Di balik
Filosofis Sunda
Oleh Sri Lestari
“Lamun hayang peurah, kudu peurih”. Saya ingat sekali ketika saya masih duduk di bangku SMP, saya sering mendengar kalimat ini dari guru
ngaji saya (
Bapak Nursin) saat mengakhiri pembelajaran. Jika hanya sekilas mendengarkannya
tentu tak akan mengerti pesan apa yang tersirat di dalamnya. Peurah artinya bisa (racun yang biasanya terdapat
pada binatang) yang dapat menyebabkan luka, busuk, lumpuh, membuat tak berdaya atau mati pada sesuatu yang hidup. Peurih artinya
pedih, rasa sakit seperti luka yang dicuci (dibersihkan). Namun, dalam konteks
kalimat ini peurah dan peurih merupakan sebuah analogi yang
memiiki arti yang sangat mendalam.
Lebih luas dijelaskan, peurah adalah hasil dari peurih.
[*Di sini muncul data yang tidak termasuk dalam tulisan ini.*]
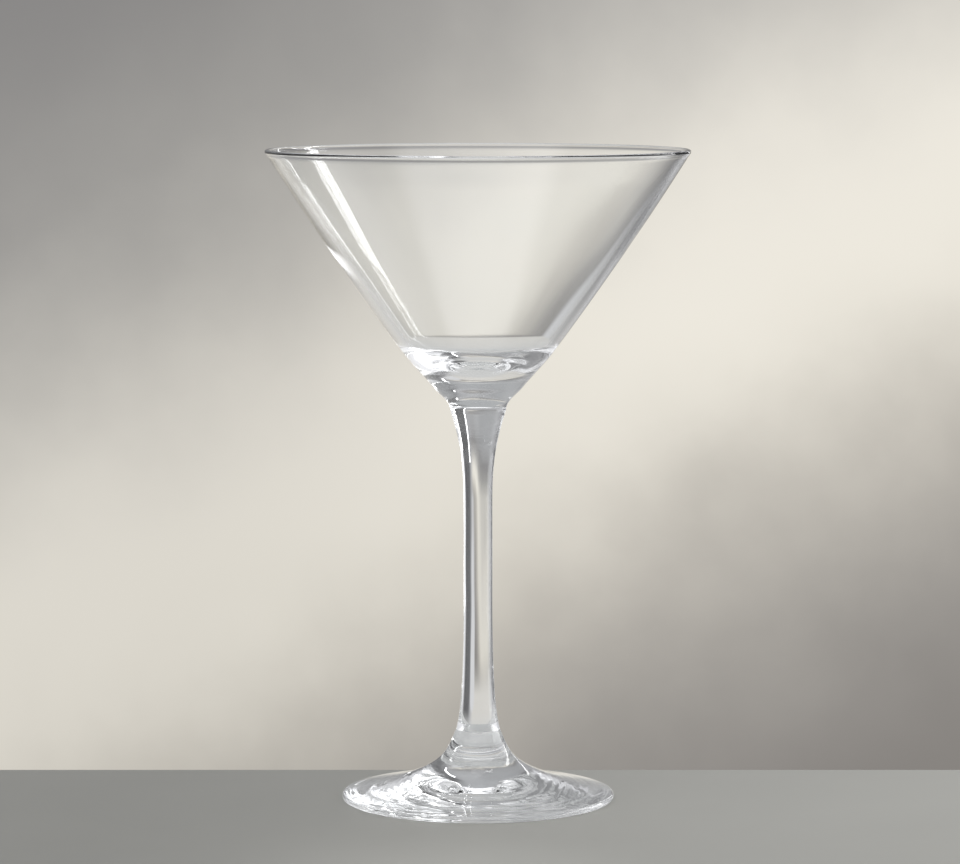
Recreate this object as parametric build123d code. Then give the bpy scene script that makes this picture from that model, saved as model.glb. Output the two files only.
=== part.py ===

Hasil dari segala jirih payah dalam mencapai
sesuatu. sesuatu disini berarti segala keberhasilan berupa ilmu pengetahuan,
kebijaksanaan, kekuasaan dan pengaruh terhadap
sesuatu. Jika seseorang ingin disegani dan dihormati, maka harus
memiliki pengetahuan dan wawasan yang luas. Layaknya seekor binatang
berbisa yang banyak ditakuti oleh binatang lain karena bisanya. Adapun peurih adalah
kepedihan, kesulitan, kesakitan dalam menggapai cita-cita. Segala tantangan
yang menghalangi perjuangan harus bisa dilewati, karena sejatinya segala
halanyan yang dihadapi semasa perjuangan adalah sebuah latihan dalam menghadapi
kehidupan yang sebenarnya. Jangan jadikan kesulitan sebagai alasan untuk
mengeluh.
Setelah
digambarkan sedikitnya mengenai makna dari kalimat pribahasa “ lamun hayang
peurah, kudu peurih” kalimat
ini mengandung filosofis yang mendalam.
Rumus kehidupan masyarakat Sunda dalam memaknai kehidupan. Tak ada sesuatu yang
berujud di dunia ini tak memiliki proses, meskipun itu hal tersebut gaib.
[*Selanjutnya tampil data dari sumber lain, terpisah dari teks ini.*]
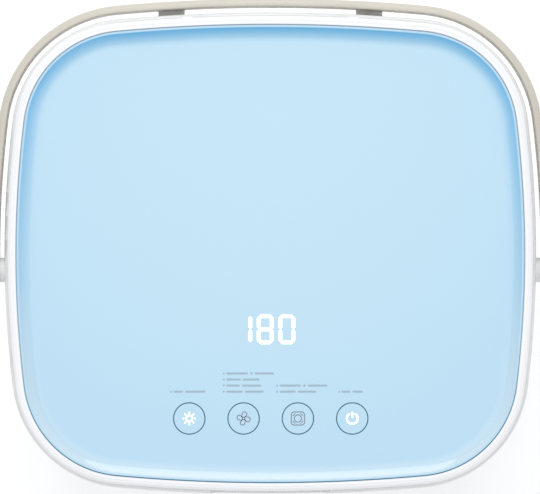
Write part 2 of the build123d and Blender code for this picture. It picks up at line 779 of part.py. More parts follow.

Semuanya merangkak menuju kesempurnaan, menuju keabadian. Proseslah yang akan
mengantarkan kita pada kesempurnaan itu.
Pesan yang disampaikan secara turun temurun melalui lisan ini
menggambarkan bahwa masayarakat Sunda telah berfolosofi sebagai bentuk
berfikir. Hal ini membuktikan, meskipun tidak ada dokumen yang mencatat
secara jelas mengenai sistematikanya karena terhalang tradisi yang ada, masyarakat Sunda pada saat itu tetap mengembangkan pemikirannya melalui pribahasa. Seperti yang dikatakan Ajip Rosidi bahwasannya jika seseorang menuliskan hasil berfikir apalagi bersikap kritis
dianggap kurang ajar. Henteu nyunda.